Some electives will be elevated to the level of required courses, said G. Richard Shell, professor and chair of the committee that drafted the changes, who added that research revealed that the more popular electives were also seen as more valuable by students and alumni. These courses include such subjects as geopolitics, innovation, and decision-making.
Both Shell and Robertson said the top-to-bottom review was under way before the business world was upended by the financial crisis in 2008, though they also said these circumstances informed their work. So, too, have events that have taken place since the onset of the crisis. For example, Wharton students will be exposed to policy in greater depth than before. Robertson pointed to the federal stimulus package as one reason for the move. "Legislators didn’t know much about business and finance," he said, "but at the same time our students didn't know that much about government."
Widespread concern with ethics among business schools is also evident at Wharton. The new version of its existing course will marry ethics with a study of the law, which Shell said will help students better delineate ethical conflicts and legal responsibilities. "By bringing these subjects together, we’ll be able to show students more vividly where those lines get crossed, and show why it matters so much to have an ethical sensibility," he said. Robertson said he hoped the changes would tie to what he saw as one of Wharton's "pillars," which he characterized as social impact. He has made the point elsewhere: "At Wharton it is central to our mission," Robertson wrote in The Huffington Post  in October. "Business can and must be a force for good.”
Leadership training will be taught with an increased emphasis on self-awareness and self-criticism, said Robertson.

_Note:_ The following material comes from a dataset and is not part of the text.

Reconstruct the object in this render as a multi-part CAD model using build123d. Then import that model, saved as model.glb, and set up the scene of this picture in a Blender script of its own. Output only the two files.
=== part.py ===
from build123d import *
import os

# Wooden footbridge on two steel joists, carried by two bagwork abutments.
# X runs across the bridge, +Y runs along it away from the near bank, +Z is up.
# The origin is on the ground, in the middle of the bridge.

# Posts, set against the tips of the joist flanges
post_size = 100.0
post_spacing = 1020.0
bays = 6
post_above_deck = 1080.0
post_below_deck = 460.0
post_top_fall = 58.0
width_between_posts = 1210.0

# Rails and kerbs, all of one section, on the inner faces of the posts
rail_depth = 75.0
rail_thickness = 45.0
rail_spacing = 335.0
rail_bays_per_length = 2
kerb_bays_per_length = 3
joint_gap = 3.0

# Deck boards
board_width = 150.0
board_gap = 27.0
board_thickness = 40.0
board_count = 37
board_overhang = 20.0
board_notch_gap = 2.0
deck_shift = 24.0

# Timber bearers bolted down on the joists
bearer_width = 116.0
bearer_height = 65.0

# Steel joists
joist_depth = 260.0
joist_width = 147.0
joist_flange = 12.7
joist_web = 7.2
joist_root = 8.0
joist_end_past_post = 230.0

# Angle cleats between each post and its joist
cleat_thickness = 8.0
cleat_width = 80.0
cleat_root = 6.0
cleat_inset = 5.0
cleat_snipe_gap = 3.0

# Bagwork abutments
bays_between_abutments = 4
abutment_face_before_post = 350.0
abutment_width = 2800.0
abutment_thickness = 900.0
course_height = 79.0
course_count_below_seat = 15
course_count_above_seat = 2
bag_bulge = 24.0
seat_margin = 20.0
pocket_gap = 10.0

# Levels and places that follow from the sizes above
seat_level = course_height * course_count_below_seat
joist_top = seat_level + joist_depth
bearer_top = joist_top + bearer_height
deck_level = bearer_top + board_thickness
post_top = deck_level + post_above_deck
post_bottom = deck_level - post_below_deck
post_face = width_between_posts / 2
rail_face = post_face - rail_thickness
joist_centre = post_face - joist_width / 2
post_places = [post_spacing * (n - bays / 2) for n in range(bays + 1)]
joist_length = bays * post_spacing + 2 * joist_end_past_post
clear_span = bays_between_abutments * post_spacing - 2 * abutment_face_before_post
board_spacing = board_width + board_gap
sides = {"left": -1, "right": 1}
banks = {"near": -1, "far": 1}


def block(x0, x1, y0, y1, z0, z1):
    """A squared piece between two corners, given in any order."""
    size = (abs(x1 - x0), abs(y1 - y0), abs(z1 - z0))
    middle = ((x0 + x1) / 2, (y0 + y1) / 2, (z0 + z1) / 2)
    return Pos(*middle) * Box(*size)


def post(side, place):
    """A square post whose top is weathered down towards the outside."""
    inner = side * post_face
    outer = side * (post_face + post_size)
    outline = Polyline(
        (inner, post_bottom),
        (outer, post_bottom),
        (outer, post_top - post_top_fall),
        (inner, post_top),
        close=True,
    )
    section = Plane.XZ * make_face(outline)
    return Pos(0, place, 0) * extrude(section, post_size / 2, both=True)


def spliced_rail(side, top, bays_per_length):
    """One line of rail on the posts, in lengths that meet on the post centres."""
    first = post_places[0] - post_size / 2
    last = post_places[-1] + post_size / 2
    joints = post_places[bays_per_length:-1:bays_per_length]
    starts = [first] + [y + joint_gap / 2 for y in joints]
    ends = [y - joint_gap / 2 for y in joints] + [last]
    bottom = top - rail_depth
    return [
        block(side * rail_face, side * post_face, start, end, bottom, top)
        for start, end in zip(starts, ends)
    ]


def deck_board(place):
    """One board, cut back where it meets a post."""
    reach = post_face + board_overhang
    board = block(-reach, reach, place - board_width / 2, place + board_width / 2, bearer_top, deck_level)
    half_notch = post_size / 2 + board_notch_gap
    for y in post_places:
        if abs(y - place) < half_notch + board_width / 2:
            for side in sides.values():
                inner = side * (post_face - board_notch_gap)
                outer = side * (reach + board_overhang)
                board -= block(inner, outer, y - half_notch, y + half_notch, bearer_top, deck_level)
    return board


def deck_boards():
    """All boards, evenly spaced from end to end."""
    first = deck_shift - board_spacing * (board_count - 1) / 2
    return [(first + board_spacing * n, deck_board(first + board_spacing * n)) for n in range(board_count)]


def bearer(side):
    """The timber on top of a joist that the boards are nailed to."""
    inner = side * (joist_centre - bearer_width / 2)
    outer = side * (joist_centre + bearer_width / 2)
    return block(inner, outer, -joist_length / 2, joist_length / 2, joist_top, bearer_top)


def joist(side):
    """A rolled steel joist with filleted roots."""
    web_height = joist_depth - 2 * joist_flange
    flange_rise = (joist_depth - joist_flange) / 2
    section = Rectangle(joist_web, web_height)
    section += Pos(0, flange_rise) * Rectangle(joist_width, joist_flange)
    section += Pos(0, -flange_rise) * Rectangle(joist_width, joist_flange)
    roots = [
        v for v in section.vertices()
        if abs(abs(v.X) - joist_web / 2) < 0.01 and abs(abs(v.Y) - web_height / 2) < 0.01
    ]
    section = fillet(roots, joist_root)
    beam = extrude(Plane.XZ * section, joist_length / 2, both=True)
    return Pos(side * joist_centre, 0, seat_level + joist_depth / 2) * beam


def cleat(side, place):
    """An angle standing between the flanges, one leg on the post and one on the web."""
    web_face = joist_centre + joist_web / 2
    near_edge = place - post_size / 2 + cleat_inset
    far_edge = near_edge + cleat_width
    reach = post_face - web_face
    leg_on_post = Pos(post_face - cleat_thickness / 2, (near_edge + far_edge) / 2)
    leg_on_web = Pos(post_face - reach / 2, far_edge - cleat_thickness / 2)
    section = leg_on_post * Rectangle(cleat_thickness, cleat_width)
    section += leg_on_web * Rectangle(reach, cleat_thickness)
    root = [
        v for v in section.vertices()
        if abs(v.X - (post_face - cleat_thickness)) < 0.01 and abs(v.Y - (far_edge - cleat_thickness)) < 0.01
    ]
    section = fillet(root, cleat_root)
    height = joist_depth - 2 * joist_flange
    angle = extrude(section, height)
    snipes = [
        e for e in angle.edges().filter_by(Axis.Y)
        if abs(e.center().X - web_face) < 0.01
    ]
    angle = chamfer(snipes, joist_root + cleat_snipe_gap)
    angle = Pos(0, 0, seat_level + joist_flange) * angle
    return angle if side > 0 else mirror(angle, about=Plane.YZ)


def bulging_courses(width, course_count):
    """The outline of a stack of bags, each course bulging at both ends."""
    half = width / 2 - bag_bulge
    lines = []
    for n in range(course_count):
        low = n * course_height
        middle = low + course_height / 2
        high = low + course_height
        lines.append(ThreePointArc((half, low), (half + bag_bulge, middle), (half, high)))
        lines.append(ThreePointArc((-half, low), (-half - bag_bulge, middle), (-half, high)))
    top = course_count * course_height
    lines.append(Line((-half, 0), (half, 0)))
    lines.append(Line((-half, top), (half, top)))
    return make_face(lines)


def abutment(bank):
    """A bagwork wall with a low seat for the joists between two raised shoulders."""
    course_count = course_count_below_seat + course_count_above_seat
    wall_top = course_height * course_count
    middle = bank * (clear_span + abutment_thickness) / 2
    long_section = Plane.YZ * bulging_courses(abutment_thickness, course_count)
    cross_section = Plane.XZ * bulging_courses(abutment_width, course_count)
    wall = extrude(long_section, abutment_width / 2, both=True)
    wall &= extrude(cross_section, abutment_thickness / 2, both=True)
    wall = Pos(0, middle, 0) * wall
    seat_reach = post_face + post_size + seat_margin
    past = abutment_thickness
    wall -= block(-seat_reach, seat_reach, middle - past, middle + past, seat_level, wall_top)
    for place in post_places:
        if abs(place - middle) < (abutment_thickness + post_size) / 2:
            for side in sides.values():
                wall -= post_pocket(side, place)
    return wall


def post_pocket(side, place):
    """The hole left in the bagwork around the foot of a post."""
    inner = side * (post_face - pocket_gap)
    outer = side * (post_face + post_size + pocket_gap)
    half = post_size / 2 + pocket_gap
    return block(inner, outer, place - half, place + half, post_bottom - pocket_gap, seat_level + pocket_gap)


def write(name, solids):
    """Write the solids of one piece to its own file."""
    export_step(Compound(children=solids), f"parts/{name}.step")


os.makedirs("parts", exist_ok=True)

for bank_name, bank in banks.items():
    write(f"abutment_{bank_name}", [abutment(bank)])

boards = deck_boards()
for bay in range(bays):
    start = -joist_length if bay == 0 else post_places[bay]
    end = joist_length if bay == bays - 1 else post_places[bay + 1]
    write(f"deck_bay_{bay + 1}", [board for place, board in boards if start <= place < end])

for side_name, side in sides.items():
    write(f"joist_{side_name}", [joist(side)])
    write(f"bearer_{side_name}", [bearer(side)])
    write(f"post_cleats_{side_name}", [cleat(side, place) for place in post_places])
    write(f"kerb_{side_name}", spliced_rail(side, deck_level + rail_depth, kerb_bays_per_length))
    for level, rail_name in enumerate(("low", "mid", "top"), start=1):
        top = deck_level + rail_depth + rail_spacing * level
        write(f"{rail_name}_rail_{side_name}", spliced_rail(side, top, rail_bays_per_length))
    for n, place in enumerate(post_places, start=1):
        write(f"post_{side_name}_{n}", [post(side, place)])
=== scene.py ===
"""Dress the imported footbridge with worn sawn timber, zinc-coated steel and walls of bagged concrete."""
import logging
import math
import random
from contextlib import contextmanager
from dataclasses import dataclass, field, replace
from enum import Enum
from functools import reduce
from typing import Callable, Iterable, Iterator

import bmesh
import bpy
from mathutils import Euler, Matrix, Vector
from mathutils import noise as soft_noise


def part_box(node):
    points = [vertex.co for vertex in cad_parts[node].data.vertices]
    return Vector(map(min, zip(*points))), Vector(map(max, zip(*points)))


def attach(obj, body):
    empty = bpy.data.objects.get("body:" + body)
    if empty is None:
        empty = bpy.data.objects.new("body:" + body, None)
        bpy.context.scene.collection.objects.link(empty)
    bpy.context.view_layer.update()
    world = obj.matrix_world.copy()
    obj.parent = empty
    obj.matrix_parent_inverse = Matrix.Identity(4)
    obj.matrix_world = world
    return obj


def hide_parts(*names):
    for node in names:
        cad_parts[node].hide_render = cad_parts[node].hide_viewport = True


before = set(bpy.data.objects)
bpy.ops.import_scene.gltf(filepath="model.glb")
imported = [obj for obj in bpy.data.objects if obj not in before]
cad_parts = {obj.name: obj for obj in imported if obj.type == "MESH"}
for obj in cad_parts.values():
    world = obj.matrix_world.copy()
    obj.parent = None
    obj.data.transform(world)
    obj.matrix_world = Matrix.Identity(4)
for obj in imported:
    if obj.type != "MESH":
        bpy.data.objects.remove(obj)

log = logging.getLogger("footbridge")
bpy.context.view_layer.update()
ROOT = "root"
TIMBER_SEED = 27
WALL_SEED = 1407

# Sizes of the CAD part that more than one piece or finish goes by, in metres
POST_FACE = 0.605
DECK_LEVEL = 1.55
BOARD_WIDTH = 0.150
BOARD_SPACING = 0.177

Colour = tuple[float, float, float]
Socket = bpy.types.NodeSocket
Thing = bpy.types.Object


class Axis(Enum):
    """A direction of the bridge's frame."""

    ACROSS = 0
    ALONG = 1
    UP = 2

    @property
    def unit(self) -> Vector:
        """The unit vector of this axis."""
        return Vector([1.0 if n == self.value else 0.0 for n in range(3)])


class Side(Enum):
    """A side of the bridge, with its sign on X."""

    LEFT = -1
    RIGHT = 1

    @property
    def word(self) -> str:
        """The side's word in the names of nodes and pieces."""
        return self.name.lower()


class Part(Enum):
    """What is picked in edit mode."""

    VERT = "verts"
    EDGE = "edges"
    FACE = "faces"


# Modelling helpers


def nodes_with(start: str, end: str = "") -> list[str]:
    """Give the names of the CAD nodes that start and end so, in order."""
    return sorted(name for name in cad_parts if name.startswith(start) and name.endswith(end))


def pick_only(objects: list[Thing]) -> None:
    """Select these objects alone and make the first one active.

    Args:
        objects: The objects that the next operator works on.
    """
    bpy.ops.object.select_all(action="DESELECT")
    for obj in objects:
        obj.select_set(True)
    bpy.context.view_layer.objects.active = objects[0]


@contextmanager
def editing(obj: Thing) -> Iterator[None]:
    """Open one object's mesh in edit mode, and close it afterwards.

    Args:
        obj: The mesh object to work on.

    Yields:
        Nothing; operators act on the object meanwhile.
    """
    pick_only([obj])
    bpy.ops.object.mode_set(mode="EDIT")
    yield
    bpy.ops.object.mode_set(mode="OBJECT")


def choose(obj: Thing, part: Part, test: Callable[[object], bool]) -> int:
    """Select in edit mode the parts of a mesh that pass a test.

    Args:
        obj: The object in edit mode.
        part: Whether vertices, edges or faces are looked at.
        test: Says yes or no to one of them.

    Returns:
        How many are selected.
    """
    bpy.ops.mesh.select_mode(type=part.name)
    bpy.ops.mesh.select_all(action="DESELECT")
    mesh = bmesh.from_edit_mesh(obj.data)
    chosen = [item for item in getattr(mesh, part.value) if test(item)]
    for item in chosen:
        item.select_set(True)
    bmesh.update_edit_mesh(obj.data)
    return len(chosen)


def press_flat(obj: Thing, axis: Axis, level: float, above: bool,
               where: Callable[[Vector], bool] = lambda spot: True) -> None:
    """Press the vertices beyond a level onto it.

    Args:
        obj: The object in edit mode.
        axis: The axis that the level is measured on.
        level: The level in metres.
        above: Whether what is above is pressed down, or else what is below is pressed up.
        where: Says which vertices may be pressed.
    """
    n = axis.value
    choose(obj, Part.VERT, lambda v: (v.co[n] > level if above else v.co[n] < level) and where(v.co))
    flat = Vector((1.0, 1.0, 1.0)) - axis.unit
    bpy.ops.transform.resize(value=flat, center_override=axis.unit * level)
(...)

Critical thinking skills will be increased with newly required courses in writing and presentations and, more specific to a business curriculum, in statistics and microeconomics. The latter requirements were adopted, in part, in response to the financial crisis, said Shell. Statistics will help quantify risks, and microeconomics will ground students in the fundamentals of how markets work. "If you know how markets work, you can recognize where a bubble is," said Shell.

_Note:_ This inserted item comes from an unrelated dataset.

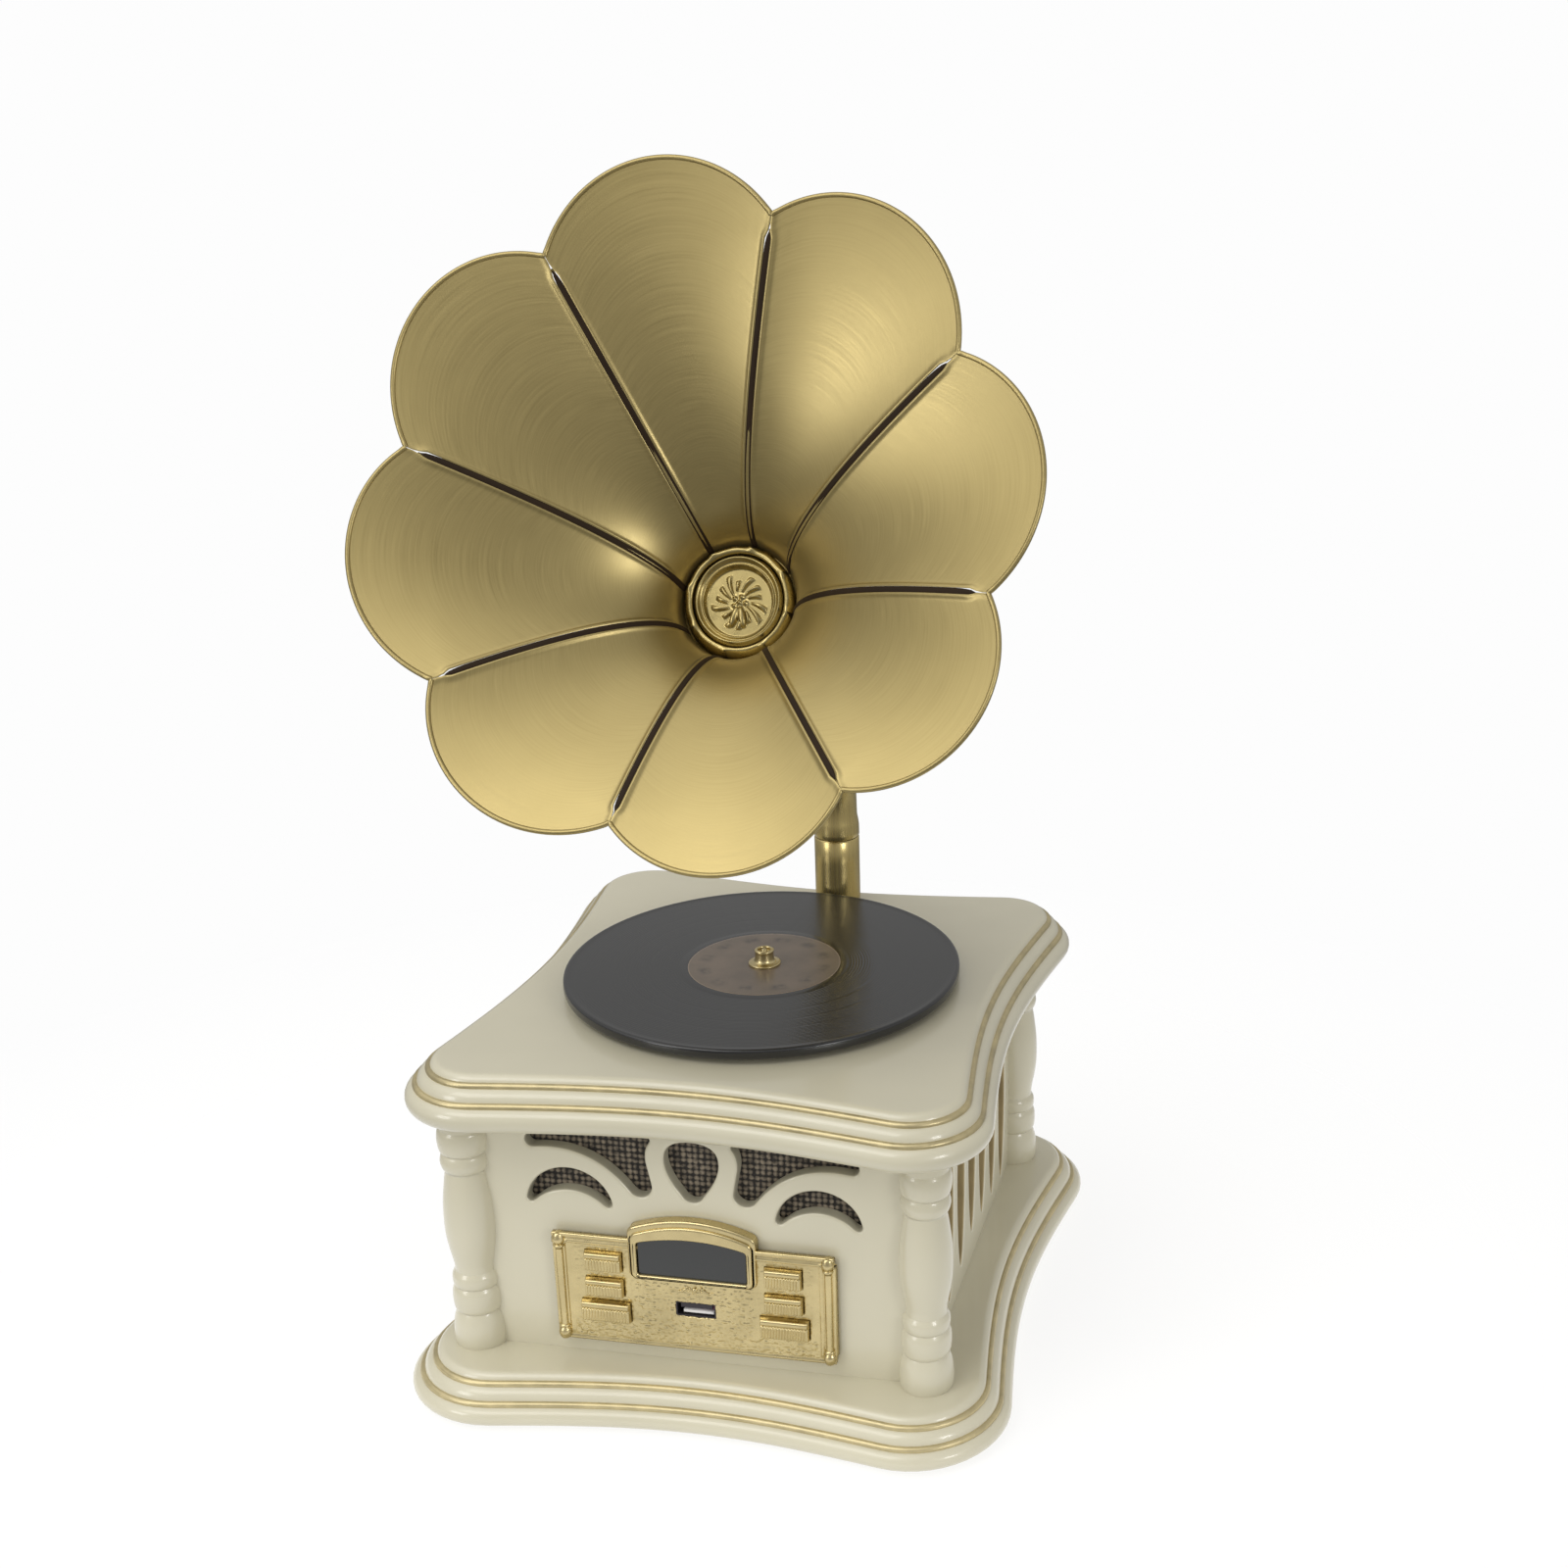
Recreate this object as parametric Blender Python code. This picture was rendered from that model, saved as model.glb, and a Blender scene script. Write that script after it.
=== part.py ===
"""A tabletop gramophone-style horn loudspeaker: a lacquered case with corner columns, a turntable
on its lid, and an eight-petal brass horn on a post behind the turntable.

Metres, +Z up, the front faces -Y. The origin is on the floor under the middle of the case.
"""

from math import acos, atan2, cos, pi, radians, sin, sqrt

import bmesh
import bpy
from mathutils import Matrix, Vector

MILLIMETRE = 0.001
GAP = 0.0003  # between pieces that touch on the real object

# Case
LID_HALF_X = 0.0900  # to the upper line of the lid's edge
LID_HALF_Y = 0.0940
LID_SWEEP = 0.0070  # how far each side curves in at its middle
LID_CORNER = 0.0181
LID_THICK = 0.0173
PLINTH_HALF_X = 0.0968
PLINTH_HALF_Y = 0.1011
PLINTH_SWEEP = 0.0074
PLINTH_CORNER = 0.0243
PLINTH_TOP = 0.0170
FOOT_HEIGHT = 0.0012
FOOT_RADIUS = 0.0080
EDGE_ROUND = 0.0030  # from the flat top to the upper line
LINE_DROP = 0.0034  # the upper line lies this far below the top
BAND_DROP = 0.0051  # from the upper line to the lower line
BAND_OUT = 0.0045
NOSE_OUT = 0.0041  # the bullnose stands this far out from the lower line
BODY_HEIGHT = 0.0920
BODY_HALF_X = 0.0780
BODY_HALF_Y = 0.0808
BODY_X = -0.0020  # the body stands this far from the middle of the plinth and the lid
PANEL_THICK = 0.0045
CELLAR_HALF_X = 0.0620  # the opening in the plinth
CELLAR_HALF_Y = 0.0600
COVER_THICK = 0.0025
COVER_LEDGE = 0.0060

# Columns
COLUMN_X = BODY_HALF_X + 0.0009
COLUMN_Y = BODY_HALF_Y - 0.0016
COLUMN_HEIGHT = 92  # the marks of the turning are in millimetres over this height
COLUMN_REACH = 0.0200  # further than the turning's radius
COLUMN_SIDES = 12
CORNERS = (("front_left", -1, -1), ("front_right", 1, -1), ("back_left", -1, 1), ("back_right", 1, 1))

# Front openings, measured from the middle of the panel and from the floor
TEARDROP_TOP = 0.1015
TEARDROP_HALF = 0.0094
TEARDROP_FOOT = 0.0792
WING_INNER = 0.0139
WING_TIP = 0.0570
WING_TOP = 0.1026
WING_FOOT = 0.0796
CRESCENT_X = 0.0430
CRESCENT_Z = 0.0729
CRESCENT_OUTER = 0.0150
CRESCENT_INNER = 0.0169
CRESCENT_INNER_Z = 0.0629
CLOTH_THICK = 0.0010
CLOTH_MARGIN = 0.0040

# Side openings
LEAF_COUNT = 7
LEAF_PITCH = 0.0190
LEAF_HALF = 0.0062
LEAF_FOOT = 0.0250
LEAF_TOP = 0.0980
LEAF_STEP = 0.0030  # each leaf stands this much lower than the next one towards the middle

# Control panel
BEZEL_HALF_X = 0.0487
BEZEL_FOOT = 0.0234
BEZEL_TOP = 0.0650
BEZEL_THICK = 0.0022
ARCH_HALF = 0.0222
ARCH_SPRING = 0.0695
ARCH_CROWN = 0.0742
RAIL_RADIUS = 0.0014
BALL_RADIUS = 0.0022
BALL_PROUD = 0.0004  # the balls' middles stand this far in front of the plate
BALL_X = 0.0466
BALL_LOW = 0.0258
BALL_HIGH = 0.0625
WINDOW_HALF = 0.0188
WINDOW_FOOT = 0.0519
WINDOW_SPRING = 0.0646
WINDOW_CROWN = 0.0672
WINDOW_THICK = 0.0012
WINDOW_LAP = 0.0015  # the pane reaches this far past its opening
KEY_ROWS = ((0.0554, 0.0126, 0.0070), (0.0453, 0.0130, 0.0064), (0.0358, 0.0168, 0.0074))
KEY_X = 0.0312
KEY_CLEARANCE = 0.0003
KEY_PROUD = 0.0022
KEY_FLANGE = 0.0008
KEY_TRAVEL = 0.0010
USB_WIDTH = 0.0142
USB_HEIGHT = 0.0058
USB_LENGTH = 0.0150
USB_Z = 0.0391
USB_WALL = 0.0006
BOARD_THICK = 0.0016
HATCH_HALF = 0.0420  # the opening in the front panel behind the bezel
HATCH_FOOT = 0.0300
HATCH_TOP = 0.0610
BOARD_LAP = 0.0015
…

Wharton is not the only college of business to undertake reviews of its curriculum. Bloomberg BusinessWeek reported  that the University of California-Berkeley's Haas School of Business and the Stanford Graduate School of Business have done the same in recent months. Wharton, with its 250-member faculty and highly recognized brand, may well be undertaking a more ambitious and wide-ranging review than anyone else has -- or can, said LeClair. "What Wharton is doing will be very hard to replicate," he said.